Do Covalent Compounds Conduct Electricity When Dissolved in Water?


Pure covalent compounds don't conduct electricity when dissolved in water because they are not electrolytes. (Sharon Pittaway)

Pure covalent compounds don’t conduct electricity when dissolved in water because they are not electrolytes. (Sharon Pittaway)

Covalent compounds form when atoms that have similar electronegativity values form covalent chemical bonds. When a covalent compound dissolves in water, it does not dissociate into ions. Because there are no free electrons or ions in the water (electrolytes) dissolved covalent compounds can’t conduct electricity. Similarly, covalent compounds aren’t conductive in pure form either.

For example, sugar is a covalent compound. Pure sugar is a crystalline solid that does not conduct electricity. When dissolved in water, sugar molecules separate from each other and diffuse throughout the solution, but their chemical identity is unchanged. No ions are released into the water, so its conductivity is unchanged. Water is also a covalent compound and is a poor electrical conductor.

In contrast, salt (NaCl) is an ionic compound. Sodium (Na) and chlorine (Cl) have very different electronegativity values, so when sodium and chlorine form a chemical bond, the electrons spend more time associated with one atom than the other. In other words, the ionic bond is polar. When salt dissolves in water, it dissociates into Na+ and Cl ions. The ions can conduct electricity.So, for a first year chemistry student, it’s generally true that no pure covalent compounds conduct electricity.

When Covalent Compounds Conduct

As you delve more deeply into chemistry, it becomes apparent covalent and ionic bonds are two ends of a spectrum of chemical bonds. Covalent bonds may be pure covalent bonds when two atoms forming the bond are identical (e.g., H2, O3). Polar covalent bonds form when two atoms have similar yet not identical electronegativity values (e.g., H2O, HCl, HI). These compounds do dissolve in water and do conduct electricity.

For example, hydrochloric acid (HCl) and hydroiodic acid (HI) are strong acids that completely dissociate into their ions in water. In its pure form, hydroiodic acid is a gas, so it’s fair to say mixing it with water is dissolution.

Water also dissolves itself. At any given time, pure water contains the hydrogen cation (H+), the hydroxide anion (OH), or the hydronium ion (H3O+). This does not make water a good conductor, but if you push enough electricity through it, it will conduct.

So, it’s more accurate to say pure covalent compounds do not conduct electricity. Polar covalent compounds may be conductive when dissolved in water.

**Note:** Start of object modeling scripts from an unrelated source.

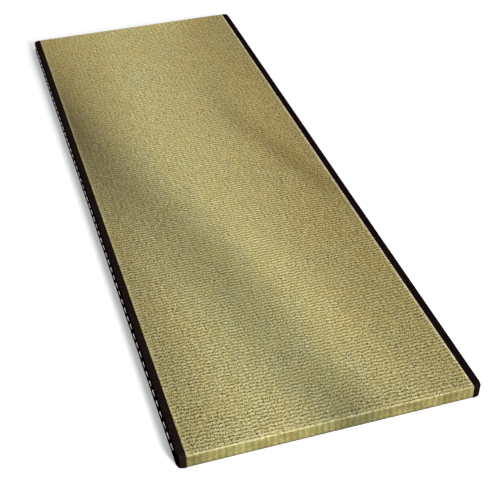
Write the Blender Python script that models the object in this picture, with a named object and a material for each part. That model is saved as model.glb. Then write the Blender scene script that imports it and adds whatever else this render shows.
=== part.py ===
"""Tatami mat: a rush-faced slab with a cloth binding folded over each long edge.

Metres, +Z up. The mat lies flat with its underside at z = 0 and its centre over the
origin. Its length runs along Y and its width along X.
"""

import math

import bmesh
import bpy

# The whole mat
WIDTH = 0.700
LENGTH = 2.000
THICKNESS = 0.035

# The bindings along the two long edges
BINDING_FACE = 0.020  # width that shows on the top, and on each end face
CLOTH = 0.0015  # folded cloth with its stiffening
EDGE_RADIUS = 0.005  # where the cloth is pulled round an edge
EDGE_STEPS = 5  # straight steps round that edge

# The woven rush, which runs over the top and down both end faces
RIB_COUNT = 46  # lengthwise ribs between the two bindings
RIB_DEPTH = 0.0009  # from the crest of a rib to the valley beside it
RIB_STEPS = 6  # straight steps across one rib
RUSH_DROP = 0.0004  # the rush lies this much lower than the cloth beside it
FOLD_STEPS = 5  # straight steps round the fold at each end
FOOT_CHAMFER = 0.0012  # along the bottom of the end faces

# Room between pieces that touch
GAP = 0.0003

# Faces that meet at more than this angle keep a sharp edge
SHARP_ANGLE = math.radians(40)

# Colours as linear RGB, with roughness
RUSH_COLOUR = (0.42, 0.36, 0.16)
RUSH_ROUGHNESS = 0.75
BINDING_COLOUR = (0.012, 0.009, 0.009)
BINDING_ROUGHNESS = 0.85


def clear_scene():
    """Removes what the file opened with."""
    for thing in list(bpy.data.objects):
        bpy.data.objects.remove(thing, do_unlink=True)


def make_material(name, colour, roughness):
    """A plain Principled material with the piece's colour."""
    material = bpy.data.materials.new(name)
    material.use_nodes = True
    shader = material.node_tree.nodes["Principled BSDF"]
    shader.inputs["Base Color"].default_value = (*colour, 1.0)
    shader.inputs["Roughness"].default_value = roughness
    shader.inputs["Metallic"].default_value = 0.0
    return material


def add_object(name, shape, material):
    """Turns a bmesh into a named object in the scene."""
    mesh = bpy.data.meshes.new(name)
    shape.to_mesh(mesh)
    shape.free()
    mesh.shade_smooth()
    mesh.set_sharp_from_angle(angle=SHARP_ANGLE)
    mesh.materials.append(material)
    piece = bpy.data.objects.new(name, mesh)
    bpy.context.scene.collection.objects.link(piece)
    return piece


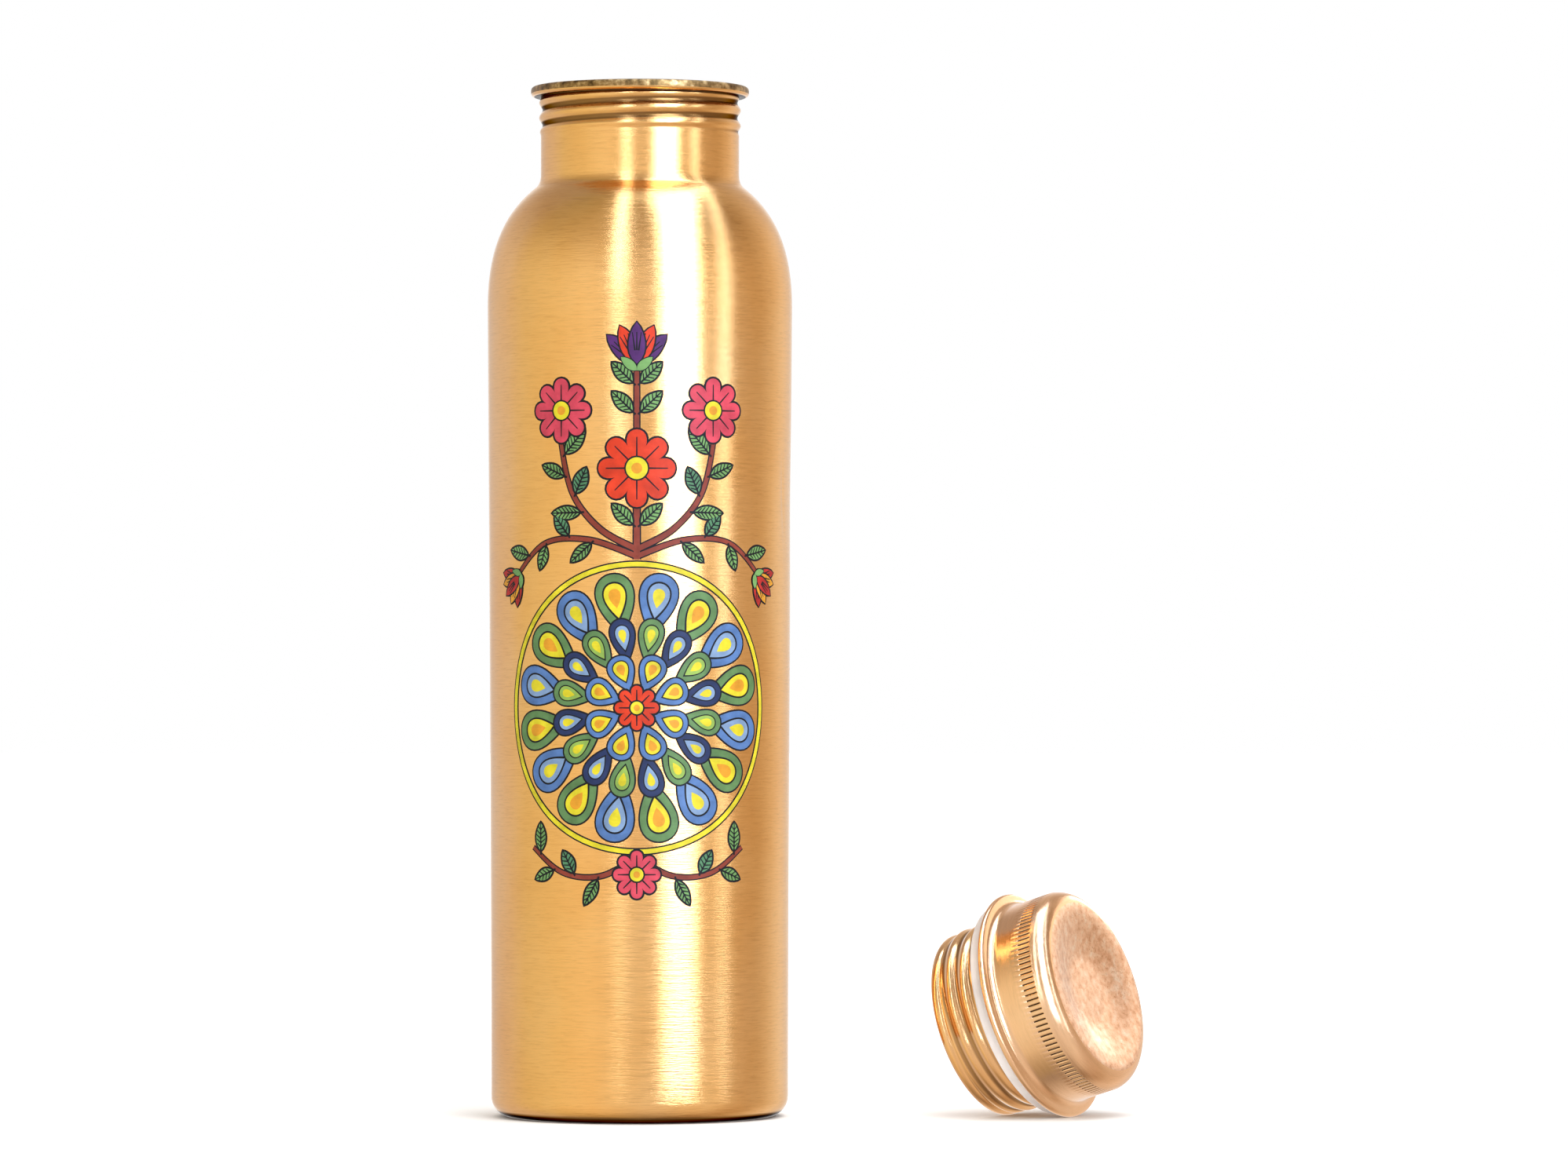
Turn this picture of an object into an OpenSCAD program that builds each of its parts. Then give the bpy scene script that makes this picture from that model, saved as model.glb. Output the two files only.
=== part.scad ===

When Hydrogen Acts as a Metal

What do conductive polar covalent compounds have in common? Many of them have hydrogen as the cation (the first symbol in the formula). While hydrogen is often considered to be a nonmetal, its location at the top of the alkali metals group on the periodic table is no accident. The polar covalent bond formed between hydrogen and a nonmetal is very nearly an ionic bond.